EXHIBITIONISM: The Art of Display: Uwe Wittwer
The sixteenth artist from EXHIBITIONISM is Uwe Wittwer…
Uwe Wittwer is a Swiss artist, living and working in Zurich whose work features painting, watercolour and inkjet prints. Wittwer’s work often references the history of art as he explores the role of the artist as an image hunter and voyeur. His sources are chosen from digital representations of existing artworks found on the internet which he borrows from. This trend of translating photography into painting was started by Gerard Richter in the 60s and has been carried on in the last decades by artists such as Wittwer and the Belgian Luc Tuymans. His exploration of the ‘authentic image’ is effective in the medium of inkjet. Wittwer’s works are visually striking as intelligently postmodern reinterpretations of subject matter and medium. The oblique references in Family After Gainsborough, Negative are distanced as we realise this is an image of an image of an image.
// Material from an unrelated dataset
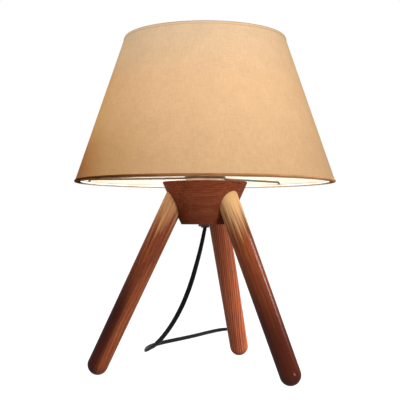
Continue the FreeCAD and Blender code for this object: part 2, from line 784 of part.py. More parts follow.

His After Gainsborough series is fascinating as he manipulates well-known works, in this case by inverting the original into negative and playing with strong contrasts of light and dark. The use of inkjet to achieve this appropriation is sophisticated and lends itself well to the composition, though it loses some of the intimacy of the original. It is interesting to note that the figure that Wittwer decides to ‘wipe out’ with his negative is the man of the Byam family while his wife and child remain as prominent ghost-like figures. Wittwer has also chosen to eliminate the landscape of the background, choosing instead to bleach and stain it with blots of ink. Thus Wittwer’s appropriation is no longer a family portrait but an experiment in the authenticity and manipulation of images.